- **Exercise instructions**:
Only one span of the listing below is wanted: the lines from the one with "every_nail = [one" through the one with "record = json.load(file)", reproduced exactly, both ends kept.

- **Source material**:
start
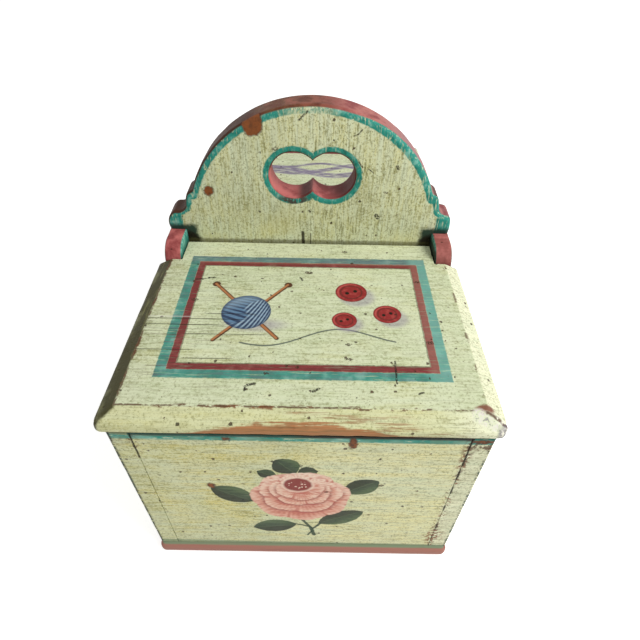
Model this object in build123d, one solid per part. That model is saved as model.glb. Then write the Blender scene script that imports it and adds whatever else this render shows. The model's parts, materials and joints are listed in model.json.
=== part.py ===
from build123d import *
import math
import os

# Sewing carrier with two lids: a plank box split by a tall handle board, with a hinged lid each side.
# Millimetres. X runs across the width, Y along the depth with the front at -Y, and Z is up.
# The origin is the middle of the underside. The front and back halves mirror each other.

# Carcass
box_width = 197.0            # over the outside faces of the side boards
box_depth = 328.0            # front face of the front panel to back face of the back panel
wall_height = 133.0          # side boards and panels above the bottom board
side_thickness = 12.0
panel_thickness = 12.0
corner_round = 1.5           # worn upright corners of the side boards
joint_ease = 0.5             # the panels' upright edges, which leave a fine line at each joint
base_thickness = 11.0
base_lip_end = 3.0           # the bottom board stands out past the front and back
base_lip_side = 1.0
base_round = 4.5
base_corner = 4.0

# Handle board
board_thickness = 20.0
arch_inset = 12.9            # from the sides' outer faces to the arch
arch_rise = 0.5              # arch centre above the tops of the ears
arch_shift = 2.1             # arch, beads and grip hole stand this far right of the middle, as sawn by hand
step_height = 29.5           # quirk under the arch, above the tops of the ears
step_drop = 2.4
bead_height = 17.5           # lower end of the bead under the quirk, above the tops of the ears
bead_width = 2.4
bead_bulge = 0.5
lobe_height = 13.5           # rounded shoulder that sits on each ear
lobe_inset = 3.2
lobe_bulge = 0.3
cove_run = 8.4
cove_depth = 1.5
board_round = 3.0            # worn edges of the handle board
corner_ease = 1.0            # outer corners of its outline, more than the worn edges
quirk_round = 1.5            # inner corners of its outline
hole_radius = 15.5           # the grip hole is two round holes run together
hole_spread = 12.2
hole_rise = 40.9             # above the arch centre
hole_round = 1.5

# Lids
lid_thickness = 12.0
lid_overhang_end = 1.5
lid_overhang_side = 4.6
lid_corner = 4.0
bevel_run = 10.0
bevel_drop = 4.5
nose_round = 4.0
arris_round = 2.5
lid_bottom_round = 3.4
tab_round = 2.5              # top rear edge, next to the handle board
lid_seat_gap = 0.3           # lid above the walls
tab_side_gap = 0.6           # lid tab to each ear
tab_back_gap = 1.2           # lid tab to the handle board
shoulder_gap = 0.6           # lid shoulder to the round of the ear

# Hinges: a nail through each ear into the edge of the lid
pivot_depth = 5.0            # below the top of the lid
pivot_out = 10.0             # in front of the face of the handle board
ear_radius = 13.5
ear_edge_round = 1.5
pin_radius = 1.6
pin_reach = 25.0             # into the lid
pin_clearance = 0.05
pin_end_gap = 0.5
pin_head_radius = 3.2
pin_head_height = 1.0

# Nails
nail_radius = 1.0
nail_length = 34.0
nail_head_radius = 2.2
nail_head_height = 1.0
nails_per_joint = 3
nail_end_margin = 22.0       # first and last nail of a row, from the ends of the joint
base_nails_across = 3
base_nail_margin = 45.0      # outer nails under the panels, from the side boards
base_nails_along = 4

# Places that follow from the sizes
half_width = box_width / 2
half_depth = box_depth / 2
inner_half = half_width - side_thickness
board_face = board_thickness / 2
wall_top = base_thickness + wall_height
lid_bottom = wall_top + lid_seat_gap
lid_top = lid_bottom + lid_thickness
pivot_z = lid_top - pivot_depth
pivot_y = board_face + pivot_out
ear_top = pivot_z + ear_radius
ear_front = pivot_y + ear_radius
arch_z = ear_top + arch_rise
arch_radius = half_width - arch_inset
lid_half = half_width + lid_overhang_side
lid_front = half_depth + lid_overhang_end
lid_shoulder = ear_front + shoulder_gap
tab_half = inner_half - tab_side_gap
tab_back = board_face + tab_back_gap


def nail(length, radius, head_radius, head_height):
    """A nail along +Z with the top of its head at the origin and its point below."""
    head = Pos(0, 0, -head_height / 2) * Cylinder(head_radius, head_height)
    shank = Pos(0, 0, -length / 2) * Cylinder(radius, length)
    return head + shank


def wire_nail():
    """One of the nails that hold the boards together."""
    return nail(nail_length, nail_radius, nail_head_radius, nail_head_height)


def wall_nail(x, y, z):
    """A nail through a side board, its head flush with the outside face on the side of x."""
    turn = 90 if x > 0 else -90
    return Pos(x, y, z) * Rot(0, turn, 0) * wire_nail()


def spread(low, high, count, margin):
    """Places spaced evenly between two ends, the outer ones a margin in from each end."""
    first = low + margin
    pitch = (high - low - 2 * margin) / (count - 1)
    return [first + i * pitch for i in range(count)]


def side_nails(y):
    """The nails that hold one upright board between both side boards, at depth y."""
    heights = spread(base_thickness, wall_top, nails_per_joint, nail_end_margin)
    return [wall_nail(side * half_width, y, z) for side in (-1, 1) for z in heights]


def base_nails():
    """The nails up through the bottom board into the walls."""
    side_x = half_width - side_thickness / 2
    panel_y = half_depth - panel_thickness / 2
    along = spread(-half_depth, half_depth, base_nails_along, nail_end_margin * 2)
    across = spread(-inner_half, inner_half, base_nails_across, base_nail_margin)
    places = [(side * side_x, y) for side in (-1, 1) for y in along]
    places += [(x, end * panel_y) for end in (-1, 0, 1) for x in across]
    return [Pos(x, y, 0) * Rot(180, 0, 0) * wire_nail() for x, y in places]


def cut_all(body, tools):
    """The body with every tool cut out of it."""
    for tool in tools:
        body = body - tool
    return body


def hinge_pin(side, end):
    """The nail that one corner of a lid turns on: side is -1 or 1 in X, end is -1 or 1 in Y."""
    length = pin_head_height + side_thickness + tab_side_gap + pin_reach
    pin = nail(length, pin_radius, pin_head_radius, pin_head_height)
    return Pos(side * (half_width + pin_head_height), end * pivot_y, pivot_z) * Rot(0, side * 90, 0) * pin


def bottom_board():
    """The bottom board, rounded along all its edges."""
    length = box_depth + 2 * base_lip_end
    width = box_width + 2 * base_lip_side
    board = extrude(RectangleRounded(width, length, base_corner), base_thickness)
    rim = board.edges().group_by(Axis.Z)[0] + board.edges().group_by(Axis.Z)[-1]
    return fillet(rim, base_round)


def side_board(side):
    """A side board with the ears that carry the hinges standing up in the middle of its top edge."""
    with BuildLine() as outline:
        Polyline((-ear_front, pivot_z), (-ear_front, wall_top), (-half_depth, wall_top),
                 (-half_depth, base_thickness), (half_depth, base_thickness), (half_depth, wall_top),
                 (ear_front, wall_top), (ear_front, pivot_z))
        RadiusArc((ear_front, pivot_z), (pivot_y, ear_top), -ear_radius)
        Line((pivot_y, ear_top), (-pivot_y, ear_top))
        RadiusArc((-pivot_y, ear_top), (-ear_front, pivot_z), -ear_radius)
    board = extrude(Plane.YZ * make_face(outline.line), side_thickness)
    board = Pos(-half_width if side < 0 else inner_half, 0, 0) * board
    upright = board.edges().filter_by(Axis.Z).filter_by(lambda e: abs(e.center().Y) > half_depth - 1)
    outer = upright.filter_by(lambda e: abs(e.center().X) > half_width - 1)
    board = fillet(outer, corner_round)
    ears = board.edges().filter_by(lambda e: e.center().Z > wall_top + 0.1)
    rim = ears.filter_by(lambda e: min(abs(abs(e.center().X) - x) for x in (half_width, inner_half)) < 0.1)
    return fillet(rim, ear_edge_round)


def panel(end):
    """The front or back panel, between the side boards."""
    y = end * (half_depth - panel_thickness / 2)
    z = base_thickness + wall_height / 2
    board = Pos(0, y, z) * Box(2 * inner_half, panel_thickness, wall_height)
    upright = board.edges().filter_by(Axis.Z).filter_by(lambda e: abs(e.center().Y) > half_depth - 0.1)
    return chamfer(upright, joint_ease)


def midpoint(first, last, right, up):
    """The point halfway between two places, moved right and up."""
    return ((first[0] + last[0]) / 2 + right, (first[1] + last[1]) / 2 + up)


def corners_at(face, *places):
    """The corners of a flat outline that lie at the given places."""
    return face.vertices().filter_by(lambda v: any(math.dist((v.X, v.Y), place) < 0.01 for place in places))


def half_outline(shift):
    """The right half of the shaped top, in X and Z, with the arch's centre moved out by a shift."""
    step_z = ear_top + step_height
    step_x = shift + math.sqrt(arch_radius ** 2 - (step_z - arch_z) ** 2)
    lobe_top = (half_width - lobe_inset + shift, ear_top + lobe_height)
    bead_foot = (lobe_top[0] - cove_run, ear_top + bead_height)
    bead_top = (bead_foot[0] - bead_width, step_z - step_drop)
    bead_mid = midpoint(bead_top, bead_foot, bead_bulge, 0)
    cove_mid = midpoint(bead_foot, lobe_top, -cove_depth / 2, -cove_depth)
    lobe_mid = (half_width + lobe_bulge, ear_top + lobe_height * 0.45)
    middle = (0, arch_z + math.sqrt(arch_radius ** 2 - shift ** 2))
    with BuildLine() as half:
        Line((0, ear_top), (half_width, ear_top))
        ThreePointArc((half_width, ear_top), lobe_mid, lobe_top)
        ThreePointArc(lobe_top, cove_mid, bead_foot)
        ThreePointArc(bead_foot, bead_mid, bead_top)
        Line(bead_top, (step_x, step_z))
        RadiusArc((step_x, step_z), middle, -arch_radius)
        Line(middle, (0, ear_top))
    face = make_face(half.line)
    face = fillet(corners_at(face, bead_top, lobe_top), board_round + corner_ease)
    return fillet(corners_at(face, bead_foot, (step_x, step_z)), quirk_round)


def handle_outline():
    """The shaped top of the handle board, from the tops of the ears up, in X and Z."""
    return half_outline(arch_shift) + mirror(half_outline(-arch_shift), Plane.YZ)


def grip_hole(radius, depth):
    """Two round holes run together, through the handle board."""
    z = arch_z + hole_rise
    one = Rot(90, 0, 0) * Cylinder(radius, depth)
    return Pos(arch_shift - hole_spread, 0, z) * one + Pos(arch_shift + hole_spread, 0, z) * one


def handle_board():
    """The middle board: a tongue down to the bottom board, and a shaped arch with a grip hole above."""
    top = extrude(Plane.XZ * handle_outline(), board_face, both=True)
    faces = top.edges().filter_by(lambda e: abs(e.center().Y) > board_face - 0.01)
    top = fillet(faces.filter_by(lambda e: e.center().Z > ear_top + 0.1), board_round)
    tongue_height = ear_top - base_thickness
    tongue_z = base_thickness + tongue_height / 2
    tongue = Pos(0, 0, tongue_z) * Box(2 * inner_half, board_thickness, tongue_height)
    board = tongue + top - grip_hole(hole_radius, 2 * board_thickness)
    faces = board.edges().filter_by(lambda e: abs(e.center().Y) > board_face - 0.01)
    level = faces.filter_by(lambda e: abs(e.center().Z - arch_z - hole_rise) < hole_radius + 0.1)
    mouth = level.filter_by(lambda e: abs(e.center().X - arch_shift) < hole_spread + hole_radius + 0.1)
    return chamfer(mouth, hole_round)


def level_edges(body, height):
    """The level edges of a body at a height."""
    level = body.edges().filter_by(lambda e: e.bounding_box().size.Z < 0.01)
    return level.filter_by(lambda e: abs(e.center().Z - height) < 0.01)


def lid(end):
    """A lid plank, bevelled on three sides, notched round the ears, with a tab between them."""
    slab_length = lid_front + board_thickness
    centre_y = slab_length / 2 - lid_front
    shoulder = Pos(0, centre_y, lid_top - bevel_drop)
    outer = RectangleRounded(2 * lid_half, slab_length, lid_corner)
    inner = RectangleRounded(2 * (lid_half - bevel_run), slab_length - 2 * bevel_run, lid_corner / 2)
    slab = extrude(Pos(0, centre_y, lid_bottom) * outer, lid_thickness - bevel_drop)
    slab += loft([shoulder * outer, Pos(0, centre_y, lid_top) * inner])
    slab = fillet(level_edges(slab, lid_top - bevel_drop), nose_round)
    slab = fillet(level_edges(slab, lid_top), arris_round)
    slab = fillet(level_edges(slab, lid_bottom), lid_bottom_round)
    with BuildLine() as plan:
        Polyline((-lid_half, -lid_front), (lid_half, -lid_front), (lid_half, -lid_shoulder),
                 (tab_half, -lid_shoulder), (tab_half, -tab_back), (-tab_half, -tab_back),
                 (-tab_half, -lid_shoulder), (-lid_half, -lid_shoulder), close=True)
    plank = slab & (Pos(0, 0, lid_bottom) * extrude(make_face(plan.line), lid_thickness))
    rear = plank.edges().filter_by(Axis.X).filter_by(
        lambda e: abs(e.center().Y + tab_back) < 0.01 and abs(e.center().Z - lid_top) < 0.01)
    plank = fillet(rear, tab_round)
    bore = Rot(0, 90, 0) * Cylinder(pin_radius + pin_clearance, 2 * (pin_reach + pin_end_gap))
    for side in (-1, 1):
        plank = plank - Pos(side * tab_half, -pivot_y, pivot_z) * bore
    return plank if end < 0 else mirror(plank, Plane.XZ)


def build():
    """Every piece of the carrier by name."""
    panel_y = half_depth - panel_thickness / 2
    nails = {"front_panel_nails": side_nails(-panel_y), "back_panel_nails": side_nails(panel_y),
             "handle_board_nails": side_nails(0), "bottom_board_nails": base_nails()}
    pins = {}
    for end_name, end in (("front", -1), ("back", 1)):
        for side_name, side in (("left", -1), ("right", 1)):
            pins[f"{end_name}_{side_name}_hinge_pin"] = hinge_pin(side, end)
    every_nail = [one for row in nails.values() for one in row] + list(pins.values())
    from_below = nails["bottom_board_nails"]
    parts = {"bottom_board": cut_all(bottom_board(), from_below),
             "left_side": cut_all(side_board(-1), every_nail),
             "right_side": cut_all(side_board(1), every_nail),
             "front_panel": cut_all(panel(-1), nails["front_panel_nails"] + from_below),
             "back_panel": cut_all(panel(1), nails["back_panel_nails"] + from_below),
             "handle_board": cut_all(handle_board(), nails["handle_board_nails"] + from_below),
             "front_lid": lid(-1),
             "back_lid": lid(1)}
    parts.update(pins)
    parts.update({name: Compound(children=row) for name, row in nails.items()})
    return parts


os.makedirs("parts", exist_ok=True)
for name, shape in build().items():
    export_step(shape, f"parts/{name}.step")
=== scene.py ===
"""Looks of a painted plank sewing carrier: a handle board with a grip hole between two hinged lids.

Meshes are in metres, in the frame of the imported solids. Paint patterns are worked out in millimetres on
object coordinates: X across the width, Y along the depth, Z up, the front lid towards -Y.
"""
from __future__ import annotations

import json
import logging
import math
from dataclasses import dataclass
from enum import Enum
from typing import Iterable, Sequence, Union

import bmesh
import bpy
from mathutils import Matrix, Vector, noise

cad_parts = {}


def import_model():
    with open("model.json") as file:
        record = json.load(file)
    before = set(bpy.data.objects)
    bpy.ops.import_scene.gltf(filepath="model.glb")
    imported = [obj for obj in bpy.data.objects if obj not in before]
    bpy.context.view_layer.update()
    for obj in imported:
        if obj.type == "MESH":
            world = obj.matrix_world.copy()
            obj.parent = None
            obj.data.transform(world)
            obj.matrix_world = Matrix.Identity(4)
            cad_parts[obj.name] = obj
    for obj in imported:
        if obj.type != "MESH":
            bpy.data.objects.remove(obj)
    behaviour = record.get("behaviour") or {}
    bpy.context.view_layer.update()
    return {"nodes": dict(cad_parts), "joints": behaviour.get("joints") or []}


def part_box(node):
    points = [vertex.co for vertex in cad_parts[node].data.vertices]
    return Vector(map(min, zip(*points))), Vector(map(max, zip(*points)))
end
- **Reply to the task**:
    every_nail = [one for row in nails.values() for one in row] + list(pins.values())
    from_below = nails["bottom_board_nails"]
    parts = {"bottom_board": cut_all(bottom_board(), from_below),
             "left_side": cut_all(side_board(-1), every_nail),
             "right_side": cut_all(side_board(1), every_nail),
             "front_panel": cut_all(panel(-1), nails["front_panel_nails"] + from_below),
             "back_panel": cut_all(panel(1), nails["back_panel_nails"] + from_below),
             "handle_board": cut_all(handle_board(), nails["handle_board_nails"] + from_below),
             "front_lid": lid(-1),
             "back_lid": lid(1)}
    parts.update(pins)
    parts.update({name: Compound(children=row) for name, row in nails.items()})
    return parts


os.makedirs("parts", exist_ok=True)
for name, shape in build().items():
    export_step(shape, f"parts/{name}.step")
=== scene.py ===
"""Looks of a painted plank sewing carrier: a handle board with a grip hole between two hinged lids.

Meshes are in metres, in the frame of the imported solids. Paint patterns are worked out in millimetres on
object coordinates: X across the width, Y along the depth, Z up, the front lid towards -Y.
"""
from __future__ import annotations

import json
import logging
import math
from dataclasses import dataclass
from enum import Enum
from typing import Iterable, Sequence, Union

import bmesh
import bpy
from mathutils import Matrix, Vector, noise

cad_parts = {}


def import_model():
    with open("model.json") as file:
        record = json.load(file)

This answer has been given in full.